What you need to do:
Look in the data below for the line that contains "Continue the Blender". Copy that line and the remaining lines exactly.

Scripts that build objects
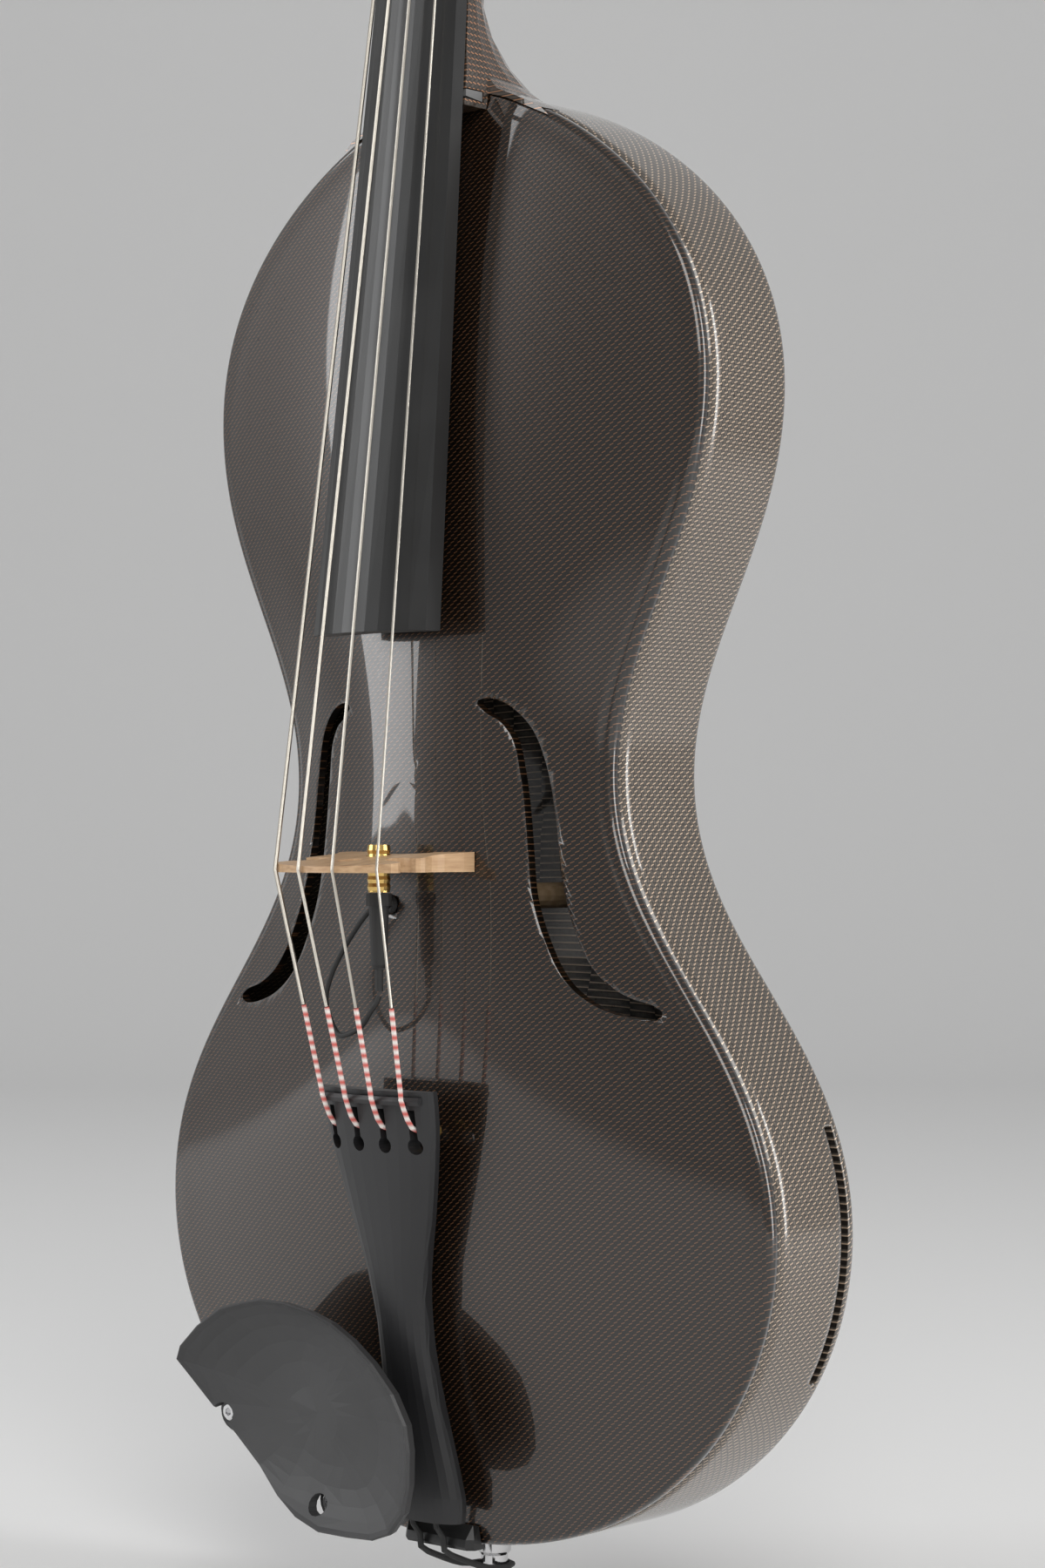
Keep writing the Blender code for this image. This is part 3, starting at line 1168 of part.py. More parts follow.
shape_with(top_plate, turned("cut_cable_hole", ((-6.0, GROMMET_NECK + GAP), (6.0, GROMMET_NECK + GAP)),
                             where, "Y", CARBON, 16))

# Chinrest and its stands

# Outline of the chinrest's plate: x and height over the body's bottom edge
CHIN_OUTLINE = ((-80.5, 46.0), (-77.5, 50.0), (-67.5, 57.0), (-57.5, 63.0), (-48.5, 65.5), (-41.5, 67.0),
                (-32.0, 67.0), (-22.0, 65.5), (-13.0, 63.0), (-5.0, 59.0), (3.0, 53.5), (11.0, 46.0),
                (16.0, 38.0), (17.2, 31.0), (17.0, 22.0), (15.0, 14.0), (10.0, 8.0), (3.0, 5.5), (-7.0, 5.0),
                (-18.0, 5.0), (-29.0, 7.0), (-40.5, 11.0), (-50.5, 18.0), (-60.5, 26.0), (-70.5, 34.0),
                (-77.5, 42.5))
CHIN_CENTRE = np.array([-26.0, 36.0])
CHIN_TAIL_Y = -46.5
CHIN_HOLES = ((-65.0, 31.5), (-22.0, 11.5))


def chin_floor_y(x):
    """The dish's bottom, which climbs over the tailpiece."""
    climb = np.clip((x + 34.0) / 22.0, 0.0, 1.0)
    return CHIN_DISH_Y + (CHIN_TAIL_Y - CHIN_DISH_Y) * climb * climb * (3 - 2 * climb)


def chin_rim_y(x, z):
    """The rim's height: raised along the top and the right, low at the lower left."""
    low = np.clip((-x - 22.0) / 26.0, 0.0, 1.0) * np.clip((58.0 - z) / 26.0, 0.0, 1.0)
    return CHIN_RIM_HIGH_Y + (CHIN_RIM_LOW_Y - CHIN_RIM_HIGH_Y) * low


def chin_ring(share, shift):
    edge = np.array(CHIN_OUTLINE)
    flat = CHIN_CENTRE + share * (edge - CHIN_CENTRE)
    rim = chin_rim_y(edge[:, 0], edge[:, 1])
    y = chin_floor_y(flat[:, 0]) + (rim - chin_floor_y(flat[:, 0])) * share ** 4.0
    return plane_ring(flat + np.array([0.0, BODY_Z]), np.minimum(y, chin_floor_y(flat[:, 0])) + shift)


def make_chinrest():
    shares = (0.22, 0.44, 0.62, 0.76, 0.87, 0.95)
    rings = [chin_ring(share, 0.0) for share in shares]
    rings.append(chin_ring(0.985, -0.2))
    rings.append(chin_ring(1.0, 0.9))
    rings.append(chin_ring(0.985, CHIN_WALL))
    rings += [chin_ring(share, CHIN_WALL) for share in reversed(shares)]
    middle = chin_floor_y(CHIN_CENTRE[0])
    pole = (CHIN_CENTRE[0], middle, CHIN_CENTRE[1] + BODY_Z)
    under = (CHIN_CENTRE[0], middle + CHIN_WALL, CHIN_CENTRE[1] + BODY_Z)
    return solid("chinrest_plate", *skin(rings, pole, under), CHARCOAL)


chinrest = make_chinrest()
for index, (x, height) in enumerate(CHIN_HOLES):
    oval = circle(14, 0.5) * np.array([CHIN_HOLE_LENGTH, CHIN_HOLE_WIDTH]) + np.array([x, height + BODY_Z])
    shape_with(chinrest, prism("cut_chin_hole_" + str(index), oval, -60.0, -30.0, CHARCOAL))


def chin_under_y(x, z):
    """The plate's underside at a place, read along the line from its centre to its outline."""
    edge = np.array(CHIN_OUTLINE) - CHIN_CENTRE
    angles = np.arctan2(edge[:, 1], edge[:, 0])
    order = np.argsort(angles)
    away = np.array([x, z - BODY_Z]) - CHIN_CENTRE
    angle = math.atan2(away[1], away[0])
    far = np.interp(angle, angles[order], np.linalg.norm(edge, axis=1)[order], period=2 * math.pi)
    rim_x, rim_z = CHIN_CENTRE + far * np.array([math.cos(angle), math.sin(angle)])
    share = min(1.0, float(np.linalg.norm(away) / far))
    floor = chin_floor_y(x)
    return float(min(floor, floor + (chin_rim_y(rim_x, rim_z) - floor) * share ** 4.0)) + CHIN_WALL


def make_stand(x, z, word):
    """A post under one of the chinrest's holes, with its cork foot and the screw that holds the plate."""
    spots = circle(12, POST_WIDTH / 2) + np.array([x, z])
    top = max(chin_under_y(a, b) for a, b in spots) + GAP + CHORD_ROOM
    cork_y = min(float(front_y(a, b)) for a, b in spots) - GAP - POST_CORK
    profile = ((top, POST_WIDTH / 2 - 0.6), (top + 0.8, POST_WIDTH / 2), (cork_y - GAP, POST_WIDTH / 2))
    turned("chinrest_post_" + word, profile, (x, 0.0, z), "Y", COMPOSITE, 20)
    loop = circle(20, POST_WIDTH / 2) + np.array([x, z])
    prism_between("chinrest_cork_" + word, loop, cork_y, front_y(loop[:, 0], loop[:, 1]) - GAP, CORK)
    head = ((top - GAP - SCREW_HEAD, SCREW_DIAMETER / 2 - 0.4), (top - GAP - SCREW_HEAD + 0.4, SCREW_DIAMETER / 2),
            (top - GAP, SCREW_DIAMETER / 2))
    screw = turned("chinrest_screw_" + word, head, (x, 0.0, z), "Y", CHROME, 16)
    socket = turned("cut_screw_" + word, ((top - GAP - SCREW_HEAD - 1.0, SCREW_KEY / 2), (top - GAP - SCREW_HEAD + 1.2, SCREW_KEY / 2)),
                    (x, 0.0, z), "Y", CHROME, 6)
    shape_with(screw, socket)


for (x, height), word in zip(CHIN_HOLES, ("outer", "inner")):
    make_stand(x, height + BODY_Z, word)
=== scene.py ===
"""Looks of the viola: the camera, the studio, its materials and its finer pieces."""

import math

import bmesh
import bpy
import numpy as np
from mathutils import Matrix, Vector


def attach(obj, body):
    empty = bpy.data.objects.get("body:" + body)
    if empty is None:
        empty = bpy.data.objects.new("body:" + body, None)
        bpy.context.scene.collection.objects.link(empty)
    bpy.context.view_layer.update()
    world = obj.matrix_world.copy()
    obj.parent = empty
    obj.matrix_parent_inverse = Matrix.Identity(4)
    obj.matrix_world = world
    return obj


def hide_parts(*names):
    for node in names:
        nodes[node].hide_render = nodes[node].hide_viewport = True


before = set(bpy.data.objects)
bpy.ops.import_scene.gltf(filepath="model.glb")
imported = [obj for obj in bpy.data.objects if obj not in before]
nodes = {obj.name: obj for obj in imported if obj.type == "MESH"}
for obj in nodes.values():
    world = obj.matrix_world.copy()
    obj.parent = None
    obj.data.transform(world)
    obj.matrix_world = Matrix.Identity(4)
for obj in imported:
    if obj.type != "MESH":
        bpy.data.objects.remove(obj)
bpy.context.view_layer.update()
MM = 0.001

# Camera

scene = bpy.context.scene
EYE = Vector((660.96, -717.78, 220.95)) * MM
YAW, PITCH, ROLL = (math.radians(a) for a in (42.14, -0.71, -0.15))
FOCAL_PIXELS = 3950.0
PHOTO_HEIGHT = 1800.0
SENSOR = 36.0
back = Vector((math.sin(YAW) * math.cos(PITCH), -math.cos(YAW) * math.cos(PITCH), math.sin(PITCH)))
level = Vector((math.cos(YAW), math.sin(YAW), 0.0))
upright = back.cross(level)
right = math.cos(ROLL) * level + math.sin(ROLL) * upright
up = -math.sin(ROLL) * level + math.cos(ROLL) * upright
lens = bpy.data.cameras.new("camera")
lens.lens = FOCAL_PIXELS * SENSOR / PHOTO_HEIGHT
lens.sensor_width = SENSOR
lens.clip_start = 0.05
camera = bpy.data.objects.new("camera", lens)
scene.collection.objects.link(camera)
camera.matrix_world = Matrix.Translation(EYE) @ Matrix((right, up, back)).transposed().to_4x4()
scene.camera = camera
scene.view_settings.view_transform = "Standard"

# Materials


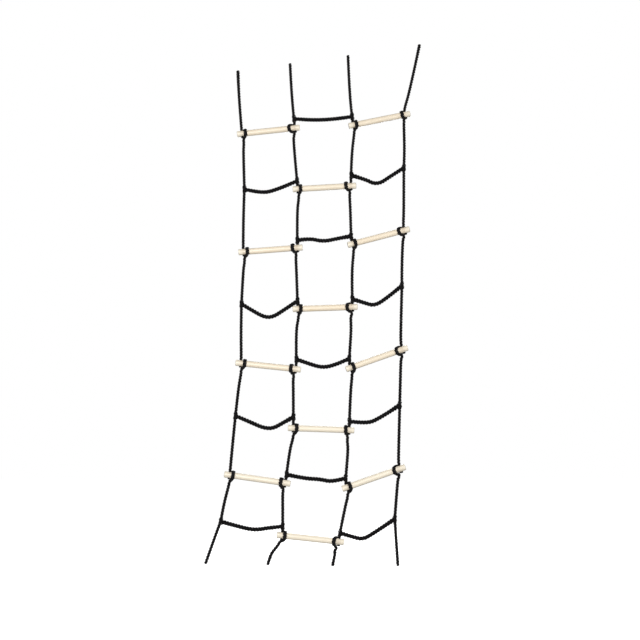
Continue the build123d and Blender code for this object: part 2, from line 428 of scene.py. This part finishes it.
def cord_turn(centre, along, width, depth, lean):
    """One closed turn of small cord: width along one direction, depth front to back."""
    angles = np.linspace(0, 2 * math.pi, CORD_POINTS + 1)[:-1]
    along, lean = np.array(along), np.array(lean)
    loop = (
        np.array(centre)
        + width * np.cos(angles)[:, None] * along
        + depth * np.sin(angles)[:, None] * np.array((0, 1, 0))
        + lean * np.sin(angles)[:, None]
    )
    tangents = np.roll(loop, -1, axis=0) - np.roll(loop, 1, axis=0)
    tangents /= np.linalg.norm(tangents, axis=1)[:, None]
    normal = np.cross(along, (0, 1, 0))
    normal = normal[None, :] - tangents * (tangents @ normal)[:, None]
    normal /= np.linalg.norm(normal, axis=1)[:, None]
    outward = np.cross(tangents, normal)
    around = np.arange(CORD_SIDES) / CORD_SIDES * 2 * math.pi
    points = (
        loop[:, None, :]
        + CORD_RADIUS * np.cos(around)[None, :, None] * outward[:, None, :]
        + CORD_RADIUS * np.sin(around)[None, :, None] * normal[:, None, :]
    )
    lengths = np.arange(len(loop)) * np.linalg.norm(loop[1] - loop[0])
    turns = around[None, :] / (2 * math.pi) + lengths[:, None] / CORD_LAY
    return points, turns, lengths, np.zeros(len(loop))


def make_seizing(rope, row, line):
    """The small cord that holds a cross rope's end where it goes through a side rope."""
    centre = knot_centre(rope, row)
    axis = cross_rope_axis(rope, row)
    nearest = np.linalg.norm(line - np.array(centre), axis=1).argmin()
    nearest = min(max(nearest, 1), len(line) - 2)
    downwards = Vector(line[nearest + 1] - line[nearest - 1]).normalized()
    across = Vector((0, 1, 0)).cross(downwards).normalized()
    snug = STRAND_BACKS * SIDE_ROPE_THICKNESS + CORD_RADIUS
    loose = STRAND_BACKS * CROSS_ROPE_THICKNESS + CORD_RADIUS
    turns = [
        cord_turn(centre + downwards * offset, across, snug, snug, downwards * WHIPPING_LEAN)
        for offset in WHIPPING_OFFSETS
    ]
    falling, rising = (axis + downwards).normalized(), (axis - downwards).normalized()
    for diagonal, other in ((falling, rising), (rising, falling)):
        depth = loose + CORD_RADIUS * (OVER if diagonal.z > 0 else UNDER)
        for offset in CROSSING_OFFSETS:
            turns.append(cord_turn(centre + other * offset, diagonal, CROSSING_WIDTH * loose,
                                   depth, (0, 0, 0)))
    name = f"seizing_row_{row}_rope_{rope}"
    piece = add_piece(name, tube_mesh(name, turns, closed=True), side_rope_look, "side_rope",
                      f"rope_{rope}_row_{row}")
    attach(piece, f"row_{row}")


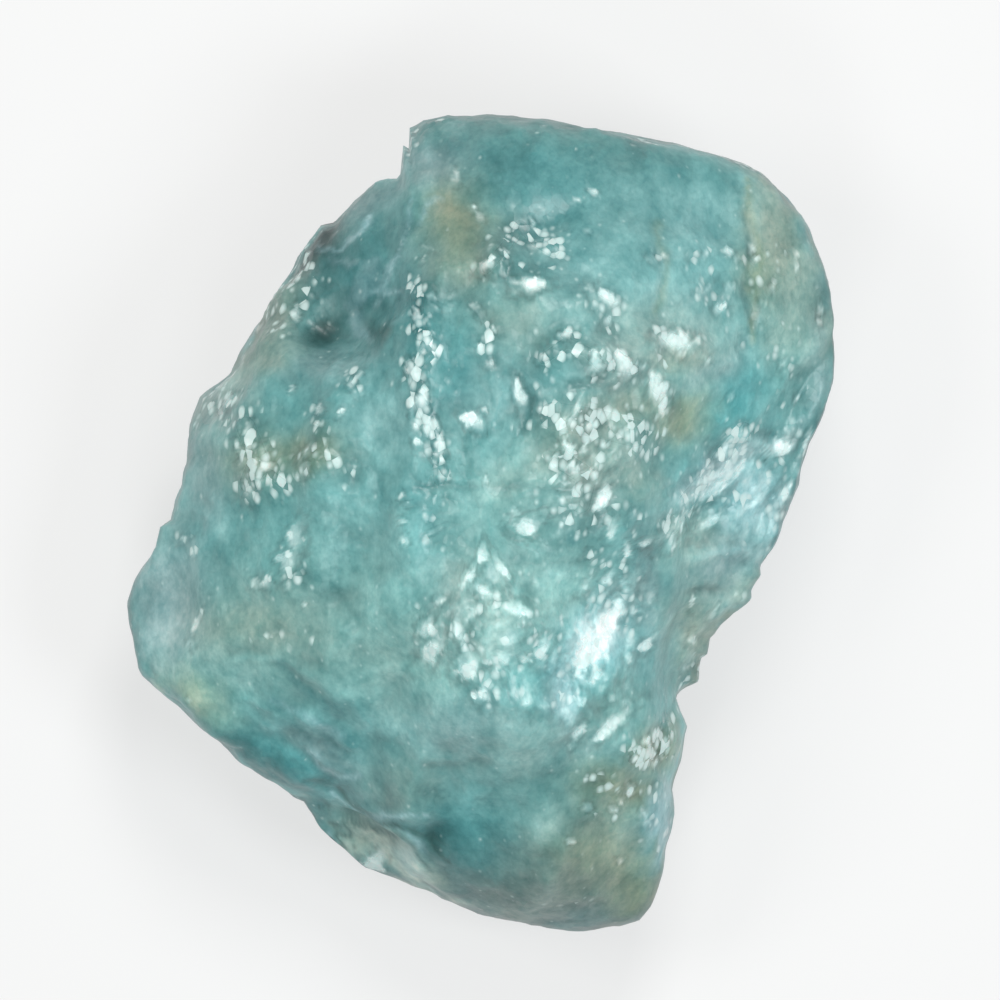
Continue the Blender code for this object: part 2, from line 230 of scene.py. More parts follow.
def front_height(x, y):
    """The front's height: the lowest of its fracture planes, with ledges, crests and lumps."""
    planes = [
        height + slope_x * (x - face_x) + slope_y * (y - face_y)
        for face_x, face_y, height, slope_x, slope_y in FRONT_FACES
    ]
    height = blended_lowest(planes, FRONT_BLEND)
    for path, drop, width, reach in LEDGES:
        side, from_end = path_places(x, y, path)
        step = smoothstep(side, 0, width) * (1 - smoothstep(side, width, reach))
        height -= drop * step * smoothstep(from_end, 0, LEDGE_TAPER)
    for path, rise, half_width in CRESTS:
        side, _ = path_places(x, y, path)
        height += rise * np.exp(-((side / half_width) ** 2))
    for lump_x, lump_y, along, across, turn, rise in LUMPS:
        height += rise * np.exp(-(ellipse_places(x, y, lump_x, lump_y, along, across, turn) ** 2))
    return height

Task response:
Continue the Blender code for this object: part 2, from line 230 of scene.py. More parts follow.
def front_height(x, y):
    """The front's height: the lowest of its fracture planes, with ledges, crests and lumps."""
    planes = [
        height + slope_x * (x - face_x) + slope_y * (y - face_y)
        for face_x, face_y, height, slope_x, slope_y in FRONT_FACES
    ]
    height = blended_lowest(planes, FRONT_BLEND)
    for path, drop, width, reach in LEDGES:
        side, from_end = path_places(x, y, path)
        step = smoothstep(side, 0, width) * (1 - smoothstep(side, width, reach))
        height -= drop * step * smoothstep(from_end, 0, LEDGE_TAPER)
    for path, rise, half_width in CRESTS:
        side, _ = path_places(x, y, path)
        height += rise * np.exp(-((side / half_width) ** 2))
    for lump_x, lump_y, along, across, turn, rise in LUMPS:
        height += rise * np.exp(-(ellipse_places(x, y, lump_x, lump_y, along, across, turn) ** 2))
    return height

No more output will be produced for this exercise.